Neil Douglas: “It’s challenging but it’s something we’re taking seriously. For example, we operate four day working weeks and more flexible hours – so people can work between ten o’clock and three o’clock, should they wish.
“We conducted an employee survey last year and it was interesting that what came back as most important for them, was flexible working.”
Marie Hodgson: “In a smaller business much of it is down to trust and you can have informal arrangements in place, so being a small company can be an advantage as you can be agile and implement practices that other businesses can’t. But when it comes to flexible working, this can be challenging when you have different parts of the business and working patterns – such as field based, office based, or factory based.”
Christopher Allen: “In my opinion, managing flexible working across different teams is a training issue and heads of departments need to realise that flexibility will be different for different teams. You can only do that by putting fewer constraints and policies in place.
“Netflix is a good example. They have a document which just says, ‘be a great employee’”
What other trends are you seeing around the future of working?
Stuart Price: “There was a recent survey which shows that the UK could potentially be more productive and add £20bn a year to the economy by fully embracing flexible working. This is because people would spend less time commuting and it would also relieve stress.
“So flexible working is something that we can’t ignore. Looking at the end of an employee’s working life is also becoming a bigger part of the conversation and pensions are on the radar more now
What does being a family run business mean when it comes to working patterns?
Emma Cox: “Culture is everything and you’re coming to work for a family business, so we try hard to break down the lines of ‘you work in the manufacturing side of the business and you work in the office part’.
“If we need people to work on the lines I’m there and the Managing Director will be there. It’s very fluid and everybody who joins the company will work across every part of the company.
“We also work closely with staff to listen to what they have to say and listening is the most important thing you can do, as it allows you to develop a career path and plan and to stick to it; and this may mean moving from one part of the business to another for example.
“Finally, regarding flexible working that’s interesting and you need to be careful because many people on the production side of the business like the shift patterns and we wouldn’t want to change them. It goes both ways.”
Regarding motivation to work, what is it that motivates people the most to work?
Marie Hodgson: “Every client is different, but career development is commonly important and helping people to move through the business and develop a career path.
It’s all about listening to what employees have to say and then acting on it – this carries a lot of weight.”
Christopher Allen: “People with purpose are the happiest and retained people in the business. But to gain people like that is the challenge.

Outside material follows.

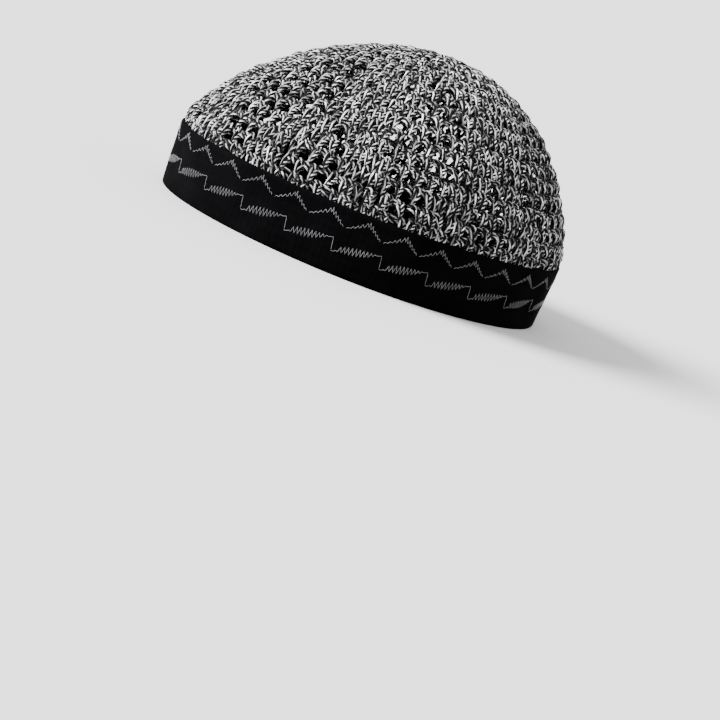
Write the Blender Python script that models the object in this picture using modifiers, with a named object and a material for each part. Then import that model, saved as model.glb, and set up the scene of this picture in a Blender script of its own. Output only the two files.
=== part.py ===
"""Crocheted chechia skull cap: an openwork crown on a folded cloth headband."""

from bisect import bisect_right
from math import cos, pi, radians, sin

import bmesh
import bpy
from mathutils import Matrix, Vector

# Sizes in metres. The forehead faces -Y, the wearer's left is +X, and the cap rests on its band.
CAP_LENGTH = 0.207         # over the band's top edge, front to back
CAP_WIDTH = 0.158          # over the band's top edge, ear to ear
CAP_HEIGHT = 0.1105
CROWN_SET_BACK = 0.013     # the crown's top lies behind the middle of the band
BAND_HEIGHT = 0.033
BAND_WALL = 0.0028         # two layers of cotton knit, folded at the foot
BAND_LEAN = 0.0015         # the band's top edge stands out past its foot
FOLD_RADIUS = 0.0009
HEM_CHAMFER = 0.0003
CROWN_WALL = 0.0034        # looped yarn lies nearly two strands deep
TUCK = 0.009               # the crown's first round is sewn inside the band
SEAM_GAP = 0.0003
BULGE_RISE = 0.0036        # height over which the crown swells out above the band
EYELET_WIDTH = 0.0056
EYELET_HEIGHT = 0.0062
EYELET_PITCH = 0.0104

# Shape of the oval plan and of the dome's two profiles; a power of 2 and a root of 0.5 make an ellipse.
PLAN_POWER = 1.9
LENGTH_POWER = 1.35
LENGTH_ROOT = 0.488
WIDTH_POWER = 1.88
WIDTH_ROOT = 0.51

SECTORS = 6
SIDES = 60
DOME_ROUNDS = 18
PATTERN_TURN = radians(5)  # the side lozenges stand a little behind the ears

# Openwork of one sector. place: share of the dome's slope from the band to the crown's centre.
# lozenge, wedge: eyelets side by side in the lozenge, and in the wedge between two lozenges.
EYELET_CHART = (
    # place, lozenge, wedge
    (0.075, 1, 3),
    (0.160, 2, 1),
    (0.245, 3, 0),
    (0.330, 4, 0),
    (0.415, 3, 0),
    (0.500, 2, 0),
    (0.585, 1, 0),
)


def clearScene():
    for obj in list(bpy.data.objects):
        bpy.data.objects.remove(obj, do_unlink=True)


def newCollection(name):
    collection = bpy.data.collections.new(name)
    bpy.context.scene.collection.children.link(collection)
    return collection


def newMaterial(name, colour, roughness):
    material = bpy.data.materials.new(name)
    material.use_nodes = True
    shader = material.node_tree.nodes["Principled BSDF"]
    shader.inputs["Base Color"].default_value = (*colour, 1)
    shader.inputs["Roughness"].default_value = roughness
    shader.inputs["Metallic"].default_value = 0
    return material


def newObject(name, bm, collection, material=None):
    mesh = bpy.data.meshes.new(name)
    bm.to_mesh(mesh)
    bm.free()
    obj = bpy.data.objects.new(name, mesh)
    collection.objects.link(obj)
    if material:
        mesh.materials.append(material)
    return obj


def ovalPoint(angle, longShare, wideShare, inset, z, back):
    """Point on the oval at an angle from the wearer's left towards the back."""
    halfWidth = max(CAP_WIDTH / 2 * wideShare - inset, 0)
    halfLength = max(CAP_LENGTH / 2 * longShare - inset, 0)
    side = cos(angle)
    along = sin(angle)
    power = 2 / PLAN_POWER
    x = halfWidth * abs(side) ** power * (1 if side > 0 else -1)
    y = halfLength * abs(along) ** power * (1 if along > 0 else -1)
    return Vector((x, y + back, z))


def bandInset(z):
    """How far the band's outer face lies inside its top edge."""
    return BAND_LEAN * (1 - min(z / BAND_HEIGHT, 1))


def spinProfile(profile, closed):
    """Turn a profile of (longShare, wideShare, inset, z, back) rows once round the oval."""
    bm = bmesh.new()
    first = [bm.verts.new((1, 0, row)) for row in range(len(profile))]
    edges = [bm.edges.new(pair) for pair in zip(first, first[1:])]
    if closed:
        edges.append(bm.edges.new((first[-1], first[0])))
    bmesh.ops.spin(bm, geom=first + edges, axis=(0, 0, 1), cent=(0, 0, 0), angle=2 * pi,
                   steps=SIDES, use_merge=True)
    bmesh.ops.remove_doubles(bm, verts=bm.verts, dist=0.0001)
    for vert in bm.verts:
        turn = Vector((vert.co.x, vert.co.y)).angle_signed(Vector((1, 0)))
        vert.co = ovalPoint(turn, *profile[round(vert.co.z)])
    bmesh.ops.remove_doubles(bm, verts=bm.verts, dist=0.00001)
    bmesh.ops.recalc_face_normals(bm, faces=bm.faces)
    return bm


def longShare(rise):
    return max(1 - rise ** LENGTH_POWER, 0) ** LENGTH_ROOT


def wideShare(rise):
    return max(1 - rise ** WIDTH_POWER, 0) ** WIDTH_ROOT


def meanRadius(rise):
    return (CAP_LENGTH * longShare(rise) + CAP_WIDTH * wideShare(rise)) / 4


def domeRow(rise):
    """Row of the crown's outer face; rise runs from 0 at the band's top edge to 1 at the top."""
    z = BAND_HEIGHT + (CAP_HEIGHT - BAND_HEIGHT) * rise
    swell = min((z - BAND_HEIGHT - SEAM_GAP) / BULGE_RISE, 1)
    swell = max(swell, 0)
    swell = swell * swell * (3 - 2 * swell)
    inset = (BAND_WALL + SEAM_GAP) * (1 - swell)
    return longShare(rise), wideShare(rise), inset, z, CROWN_SET_BACK * rise ** 1.5


def evenRises(count):
    """Rises that divide the dome's slope into equal steps, the last one at the crown's centre."""
    samples = 600
    rises = [1 - (1 - step / samples) ** 2 for step in range(samples + 1)]
    points = [(meanRadius(rise), rise * (CAP_HEIGHT - BAND_HEIGHT)) for rise in rises]
    lengths = [0.0]
    for (r0, z0), (r1, z1) in zip(points, points[1:]):
        lengths.append(lengths[-1] + ((r1 - r0) ** 2 + (z1 - z0) ** 2) ** 0.5)
    even = []
    index = 0
    for step in range(count + 1):
        target = lengths[-1] * step / count
        while index < samples - 1 and lengths[index + 1] < target:
            index += 1
        span = lengths[index + 1] - lengths[index]
        even.append(rises[index] + (rises[index + 1] - rises[index]) * (target - lengths[index]) / span)
    even[-1] = 1.0
    return even


def makeBand(collection, material):
    outer = bandInset(0)
    foot = FOLD_RADIUS
    corner = (1 - cos(pi / 4)) * foot
    profile = [
        (1, 1, HEM_CHAMFER, BAND_HEIGHT, 0),
        (1, 1, bandInset(BAND_HEIGHT - HEM_CHAMFER), BAND_HEIGHT - HEM_CHAMFER, 0),
        (1, 1, bandInset(foot), foot, 0),
        (1, 1, outer + corner, corner, 0),
        (1, 1, outer + foot, 0, 0),
        (1, 1, outer + BAND_WALL - foot, 0, 0),
        (1, 1, outer + BAND_WALL - corner, corner, 0),
        (1, 1, bandInset(foot) + BAND_WALL, foot, 0),
        (1, 1, bandInset(BAND_HEIGHT - HEM_CHAMFER) + BAND_WALL, BAND_HEIGHT - HEM_CHAMFER, 0),
        (1, 1, BAND_WALL - HEM_CHAMFER, BAND_HEIGHT, 0),
    ]
    band = newObject("band", spinProfile(profile, True), collection, material)
    band.data.shade_smooth()
    band.data.set_sharp_from_angle(angle=radians(35))
    return band


def makeCrown(collection, material):
    hidden = BAND_WALL + SEAM_GAP
    tuckFoot = BAND_HEIGHT - TUCK
    profile = [(1, 1, bandInset(tuckFoot) + hidden, tuckFoot, 0)]
    profile.append((1, 1, hidden, BAND_HEIGHT, 0))
    swellEnd = (SEAM_GAP + BULGE_RISE) / (CAP_HEIGHT - BAND_HEIGHT)
    profile.append(domeRow(swellEnd * 0.5))
    for rise in evenRises(DOME_ROUNDS)[1:]:
        profile.append(domeRow(rise))
    bm = spinProfile(profile, False)
    crown = newObject("crown", bm, collection, material)
    shell = crown.modifiers.new("wall", "SOLIDIFY")
    shell.thickness = CROWN_WALL
    shell.offset = -1
    shell.use_even_offset = True
    shell.use_rim = True
    crown.data.shade_smooth()
    return crown


def roundLengths(row):
    """Distance round the oval at one height of the dome, for each half degree of angle."""
    points = [ovalPoint(radians(step / 2), *row) for step in range(721)]
    lengths = [0.0]
    for start, end in zip(points, points[1:]):
        lengths.append(lengths[-1] + (end - start).length)
    return lengths


def angleAt(lengths, distance):
    distance %= lengths[-1]
    step = min(bisect_right(lengths, distance) - 1, len(lengths) - 2)
    share = (distance - lengths[step]) / (lengths[step + 1] - lengths[step])
    return radians((step + share) / 2)


def eyeletPlaces():
    """Centre and outward direction of each eyelet on the crown's outer face."""
    rises = evenRises(1000)
    places = []
    for place, lozenge, wedge in EYELET_CHART:
        rise = rises[round(place * 1000)]
        row = domeRow(rise)
        above = domeRow(rises[round(place * 1000) + 12])
        lengths = roundLengths(row)
        for sector in range(SECTORS):
            for count, middle in ((lozenge, 0.0), (wedge, 0.5)):
                share = PATTERN_TURN / (2 * pi) + (sector + middle) / SECTORS
                for index in range(count):
                    offset = (index - (count - 1) / 2) * EYELET_PITCH
                    angle = angleAt(lengths, share * lengths[-1] + offset)
                    centre = ovalPoint(angle, *row)
                    beside = ovalPoint(angle + 0.02, *row)
                    up = ovalPoint(angle, *above) - centre
                    outward = (beside - centre).cross(up).normalized()
                    places.append((centre, outward, up.normalized()))
    return places


def makeEyeletCutters(collection):
    bm = bmesh.new()
    for centre, outward, up in eyeletPlaces():
        across = up.cross(outward)
        frame = Matrix((across, up, outward)).transposed().to_4x4()
        frame.translation = centre - outward * CROWN_WALL / 2
        size = Matrix.Diagonal((EYELET_WIDTH, EYELET_HEIGHT, CROWN_WALL * 2.5, 1))
        turn = Matrix.Rotation(pi / 6, 4, "Z")
        bmesh.ops.create_cone(bm, cap_ends=True, segments=6, radius1=0.5, radius2=0.5, depth=1,
                              matrix=frame @ size @ turn)
    cutters = newObject("eyelet_cutters", bm, collection)
    cutters.hide_render = True
    cutters.display_type = "WIRE"
    return cutters


def cutEyelets(crown, cutters):
    cut = crown.modifiers.new("eyelets", "BOOLEAN")
    cut.operation = "DIFFERENCE"
    cut.solver = "EXACT"
    cut.object = cutters


def main():
    clearScene()
    parts = newCollection("chechia_skull_cap")
    tools = newCollection("cutters")
    yarn = newMaterial("marled_yarn", (0.33, 0.33, 0.34), 0.85)
    cloth = newMaterial("black_cotton_knit", (0.008, 0.008, 0.010), 0.9)
    makeBand(parts, cloth)
    crown = makeCrown(parts, yarn)
    cutEyelets(crown, makeEyeletCutters(tools))


main()
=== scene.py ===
import math
import random

import bmesh
import bpy
from mathutils import Matrix, Vector


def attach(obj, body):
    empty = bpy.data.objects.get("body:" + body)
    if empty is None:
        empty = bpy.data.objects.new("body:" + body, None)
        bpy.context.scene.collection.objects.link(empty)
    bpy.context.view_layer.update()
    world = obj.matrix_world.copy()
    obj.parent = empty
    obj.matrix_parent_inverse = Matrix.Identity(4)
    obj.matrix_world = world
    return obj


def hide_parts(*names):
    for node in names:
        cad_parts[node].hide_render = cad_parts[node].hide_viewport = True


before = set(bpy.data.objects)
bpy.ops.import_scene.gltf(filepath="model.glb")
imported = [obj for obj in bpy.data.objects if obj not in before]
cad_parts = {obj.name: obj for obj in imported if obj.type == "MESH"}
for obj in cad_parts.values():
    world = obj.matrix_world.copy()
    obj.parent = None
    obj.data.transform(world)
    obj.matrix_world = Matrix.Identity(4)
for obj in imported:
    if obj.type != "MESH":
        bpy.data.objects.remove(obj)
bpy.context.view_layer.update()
print("cap: frame loaded")

# the cap's form, metres
capForm = {
    "length": 0.207,         # over the band's top edge, front to back
    "width": 0.158,
    "height": 0.1105,
    "bandHeight": 0.033,
    "bandWall": 0.0028,
    "bandLean": 0.0015,      # the top edge stands out past the foot
    "seamGap": 0.0003,
    "bulgeRise": 0.0036,     # height over which the crown swells out above the band
    "setBack": 0.013,        # the crown's top lies behind the band's middle
    "planPower": 1.9,        # of the oval; 2 makes an ellipse
    "longPower": 1.35, "longRoot": 0.488,
    "widePower": 1.88, "wideRoot": 0.51,
}


def clamp(value, low=0.0, high=1.0):
    return max(low, min(high, value))


def longShare(rise):
    return max(1 - rise ** capForm["longPower"], 0) ** capForm["longRoot"]


def wideShare(rise):
    return max(1 - rise ** capForm["widePower"], 0) ** capForm["wideRoot"]


def ovalPoint(angle, longPart, widePart, inset, z, back=0.0):
    halfWidth = max(capForm["width"] / 2 * widePart - inset, 0)
    halfLength = max(capForm["length"] / 2 * longPart - inset, 0)
    side, along, power = math.cos(angle), math.sin(angle), 2 / capForm["planPower"]
    x = math.copysign(halfWidth * abs(side) ** power, side)
    y = math.copysign(halfLength * abs(along) ** power, along)
    return Vector((x, y + back, z))


def domePoint(angle, rise):
    # rise runs from 0 at the band's top edge to 1 at the cap's top
    z = capForm["bandHeight"] + (capForm["height"] - capForm["bandHeight"]) * rise
    swell = clamp((z - capForm["bandHeight"] - capForm["seamGap"]) / capForm["bulgeRise"])
    swell = swell * swell * (3 - 2 * swell)
    hidden = (capForm["bandWall"] + capForm["seamGap"]) * (1 - swell)
    return ovalPoint(angle, longShare(rise), wideShare(rise), hidden, z, capForm["setBack"] * rise ** 1.5)


def bandPoint(angle, z, out=0.0):
    # out: distance outwards from the band's outer face
    inset = capForm["bandLean"] * (1 - min(z / capForm["bandHeight"], 1))
    return ovalPoint(angle, 1, 1, inset - out, z)


def lookUp(table, target):
    # table: rows of (length so far, value), length rising
    low, high = 0, len(table) - 1
    while high - low > 1:
        middle = (low + high) // 2
        if table[middle][0] <= target:
            low = middle
        else:
            high = middle
    (l0, v0), (l1, v1) = table[low], table[high]
    return v0 + (v1 - v0) * (target - l0) / max(l1 - l0, 1e-12)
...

“I’ve been working with Innocent Drinks and they are fabulous at allowing people to work out who they are and switch roles if they discover that they enjoy something else more.
“Interestingly they also champion people when they leave and put them on the wall as an achievement of somebody that the company has developed. If you set up your own business – they make a golden star out of you.
“More companies don’t do this because they don’t think about the emotional capital of their staff.”
Neil Douglas: “I believe it’s the full package – it’s flexible working, it’s development and it’s employee benefits.
“It doesn’t always have to be expensive either. We can’t offer the same packages as larger employers, but you can implement small perks such as yoga classes and sports masseurs which engage with staff in regard to their health and wellbeing. There is lots you can do and listening is always at the heart of it.
“In a small company the career path can be challenging because you can promote and develop people but if they want the top jobs, they’re often relying on somebody leaving.”
Christopher Allen: “I find perks interesting. There is something called the hedonic treadmill, whereby people are so used to getting perks, no matter how small, that they constantly expect one. You must be careful because in order to attract and retain people as a small business you can end up spending lots of money on perks but lose the motivation of why they’re in the business in the first place.
“The biggest perk you can give people is talking to them – and that costs nothing.”
What part are pensions playing in employee retention and developing staff for the future of work?
Stuart Price: “Pensions are very important because you must think about when you finish work too, because you can’t just rely on the state pension.
“But the younger generation have different aspirations and needs – if they have spare money what are they spending it on? This is where flexible benefits can be good because it gives choice and allows you to pick what suites your lifestyle.
“I would also say that the workforce is more engaged since auto-enrolment. People now know more about pensions but often what they’re putting aside is not even touching the sides to where they need to be. But of course, not everybody can afford to put money aside.”
Leanne Bridges: “I guess there is change around pensions and the freedom of pensions too, whereby people might want to draw some of it earlier in their life and before retirement and they can also take their pensions elsewhere, as more people are having multiple jobs.
“The final salary style pension is becoming a thing of the past and dying out.”
Stuart Price: “Yes, pensions are becoming more flexible and there is more freedom around them, but if you give too much flexibility you will end up with nothing to live on. I still believe a pension should be much more about after work.”
Does there need to be more financial education in the workplace?
Heather Cooper: “Financial awareness and the financial journey of an employee is important too. Many young people are coming out of education with no information about this.
“As an employer we’re helping people to understand about this. Young people aren’t interested in pensions – they should be but they’re not. Young people are interested in spending and not saving. Not all of course, but as a trend generally this is the case.”
David Deidun: “Financial education really is important and it’s something we drum into our staff as soon as they join the business and throughout their time with us.
“I remember when I was at school, we had a symposium class each Friday afternoon and people from different professions would visit us and you’d listen to somebody talk about their particular trade.
“On one occasion we had a bank manager come in – he had what we thought was a fancy car and suit. I was very curious in those days and I asked him how much he earned? He said, ‘all of it!’ and I found that an interesting answer. That was an early introduction to finance for me and it was the moment that made me decide I wanted to work in this field.
“We all have a responsibility around this, and I think it’s important.”